Thanks, that sheds a bit more light on it.

To me it still sounds like "I solved the problem because I formalized it." The formalization is probably novel (since he got his PhD for it) but somehow I find it difficult to believe noone else had a similar idea before (it definitely sounds familiar to me having learned about reinforcement learning, minimum description length, etc. before). I'll have to read up on it.

jmmcd · on Nov 29, 2013

It's not constant-time. It's not even computable, even in theory, even with infinite resources.

Houshalter · on Nov 29, 2013

True but the approximations of it are (i.e. limiting the amount of running time each hypothesis has and limiting the number of hypothesis you test.)

This is sort of like criticizing the concept of a Turing machine because no one has built one with infinite tape or running time.

jmmcd · on Nov 29, 2013

I'm not criticising AIXI, I'm just pointing out that calling it "constant time" is about as wrong as you can get, in the world of time complexity. Especially for AIXI, but also (less so) for an approximation like AIXItl.

maaku · on Nov 29, 2013

Further, you can show with information theory that limiting the number of hypothesis tested or the running time does not reduce generality so long as you test up to a certain amount for a problem domain (e.g. hypothesis sizes up to the maximum representable if the causally observable universe where converted into computium, and maximum number of steps equal to the number of possible combinatorial configurations of program state).

Of course as mentioned, this gives you constant factors equal to the size of the observable universe. No one said it was practical :)

jmmcd · on Nov 29, 2013

"Constant time" is still wrong even in the approximations. Constant time means O(1). But your comment already refers to a running-time complexity dependence on several parameters of the input, such as the size of the observable universe.

maaku · on Nov 29, 2013

Size of the observable universe is constant. And maximization by exhaustive search requires touching every possible state. So yes, it is O(1).

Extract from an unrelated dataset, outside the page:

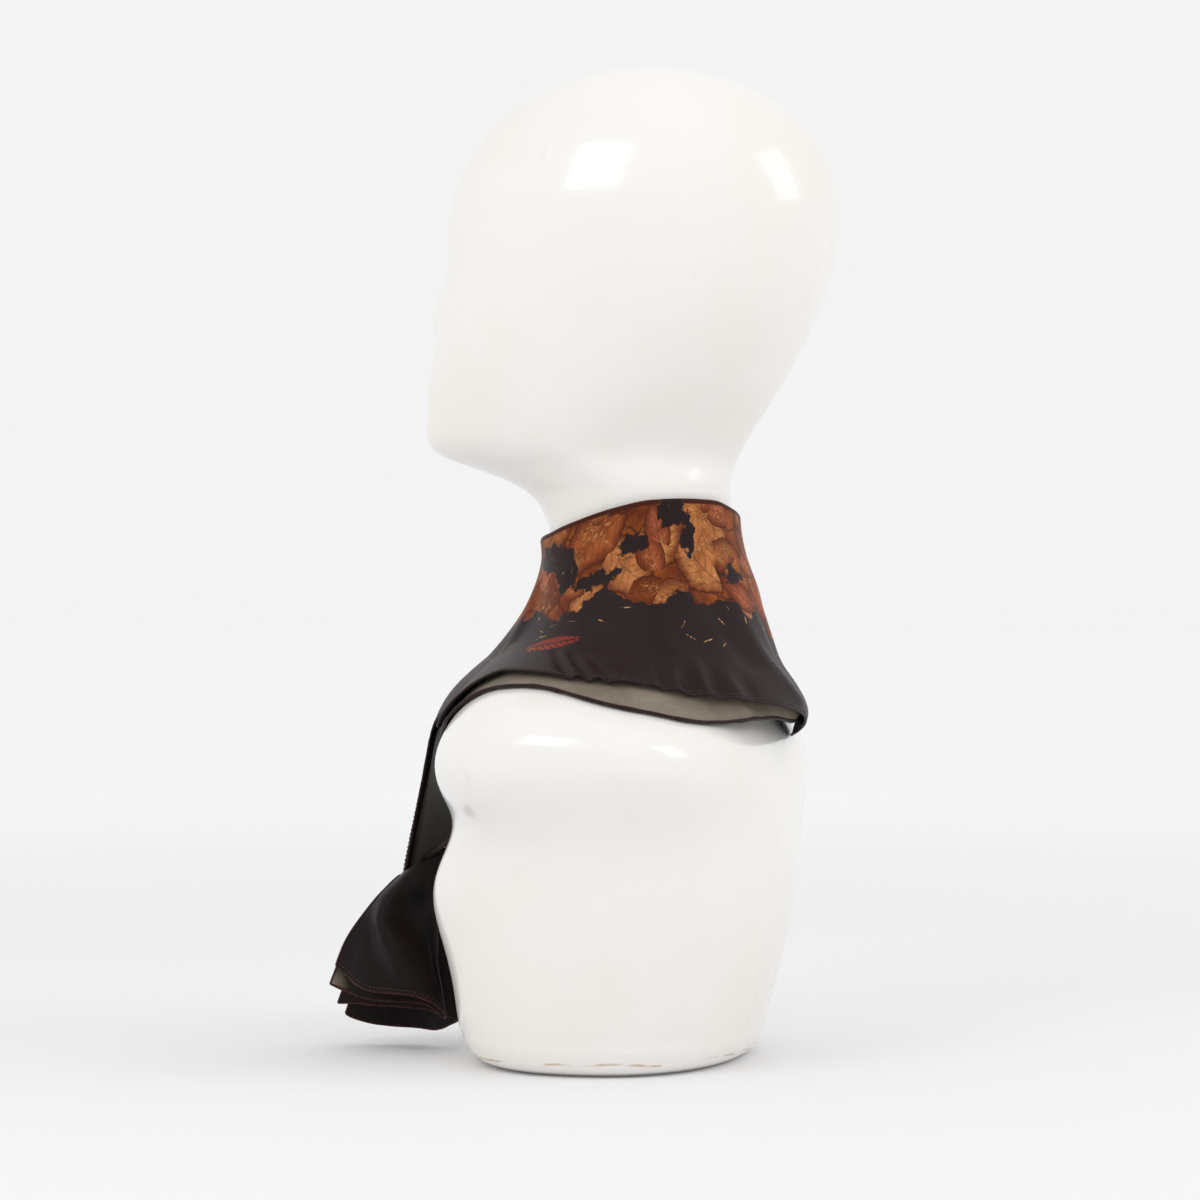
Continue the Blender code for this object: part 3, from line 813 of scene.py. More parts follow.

This is explained in Marcus' Ph.D. thesis, I believe.

jmmcd · on Nov 29, 2013

If he says so, I should admit I'm wrong, but maybe not just yet.

This way of thinking (size of the observable universe is constant) avoids the whole question of time complexity. To actually measure the time complexity of the algorithm, you need to consider inputs of different sizes. You could run exactly the same algorithm in a different universe (that is why it's called "universal" after all) and you'd get a different running time. The time complexity is then the relationship between the two running times and the universe sizes.

Dn_Ab · on Nov 28, 2013

This idea is a generalization of Solomonoff's work on induction from the dawn of Computing. Solomonoff was one of the initial 3 discoverers of Kolmogorov Complexity (Chaitin being the other). MDL is an attempt at a computable Kolmogorov Complexity, however creating a codebook is difficult so MDL is no panacea. Hutter's work is more broad, being interested in the intelligence of an Agent and uses ideas like MDL and compression.

kleiba · on Nov 28, 2013

...applying the minimum description length principle...

Or the Minimum Message Length principle (from 1968 [1])

[0] https://en.wikipedia.org/wiki/Minimum_message_length